Vers l’ouest le jardin est laissé en friche, c’est le royaume des graminées, celui des découvertes aussi car parmi elles poussent des iris superbes. Sous la villa, il faut parfois se frayer un chemin au milieu des pivoines pour admirer leur immense floraison. Cet endroit, comme beaucoup d’autres ici, est propice à rêverie. Certes il est facile de s’extraire des allées principales, de s’isoler tant hanbury est grand avec ses courtils d’herbes aromatiques, ses allées masquées par des buissons.

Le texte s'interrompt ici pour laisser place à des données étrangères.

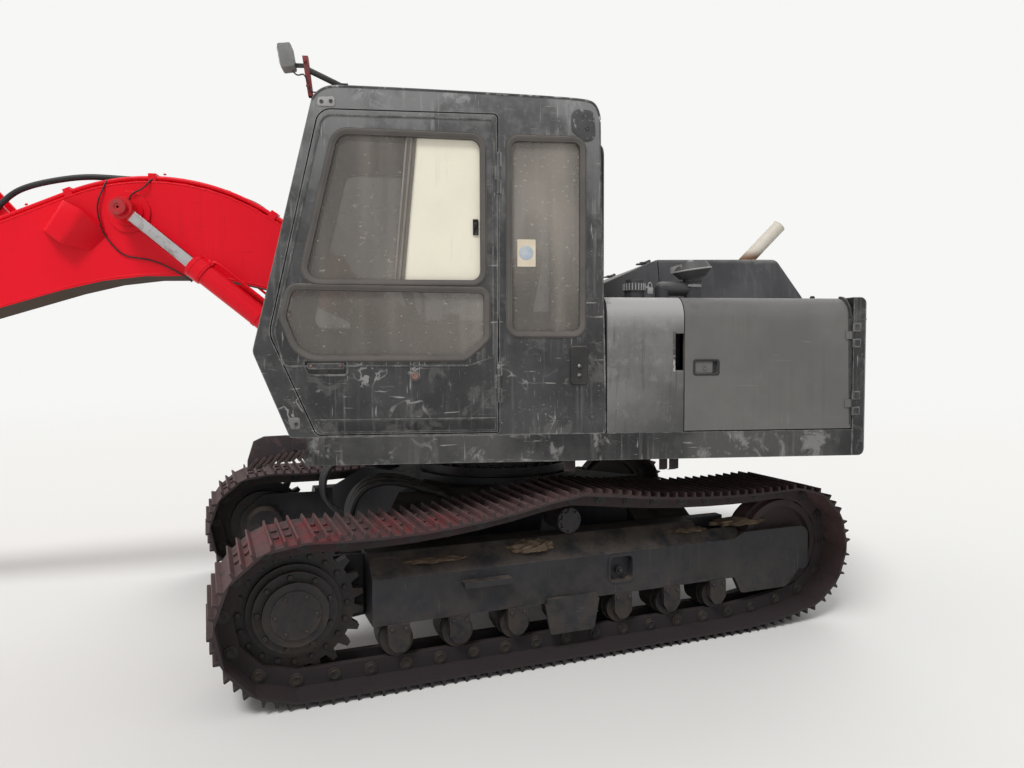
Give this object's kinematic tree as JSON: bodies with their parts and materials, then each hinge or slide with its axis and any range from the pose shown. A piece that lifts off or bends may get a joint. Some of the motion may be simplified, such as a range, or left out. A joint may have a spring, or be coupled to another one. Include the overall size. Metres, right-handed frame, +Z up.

Une longue pergola conduit au palais Orengo. Le soleil qui filtre à travers les rosiers grimpants dessine des rayons au sol. Derrières les piliers, des bancs à demi- envahis par des plantes grimpantes permettent de contempler la Méditerranée en toute quiétude.
Les roses justement. Elles poussent un peu partout. Mes préférences vont aux roses blanches anciennes en bouquets duveteux comme des étoffes. Elles me font penser aux anciens jardins de curé.
Le mausolée des Hanbury dans un style mauresque est un peu plus haut. Encadré par des Monstera, c’est un à la fois un endroit plein de charme et émouvant. C’est ici que reposent les cendres de Thomas Hanbury et de sa femme. A l’intérieur du palais, même si les pièces sont vides, il subsiste un peu de l’atmosphère de l’époque du créateur du jardin : le puits, les cheminés et quelques décors.
Tout en bas du jardin, l’ancienne maison des gardiens est devenue un petit bar. Très simple, quelques tables en bois sous les orangers à deux pas de la mer. On l’aperçoit derrière une grille. L’air marin se mêle aux parfums des herbes et des fleurs. Le retour se fera par les chemins détournés, par la pinède et la forêt australienne plantée d’eucalyptus. Si j’ai le courage, la promenade continuera vers Grimaldi Supérieur qui se profile à plus de 400 m.d’altitude aux travers le feuillage des oliviers ou par la voie romaine et les Rochers rouges.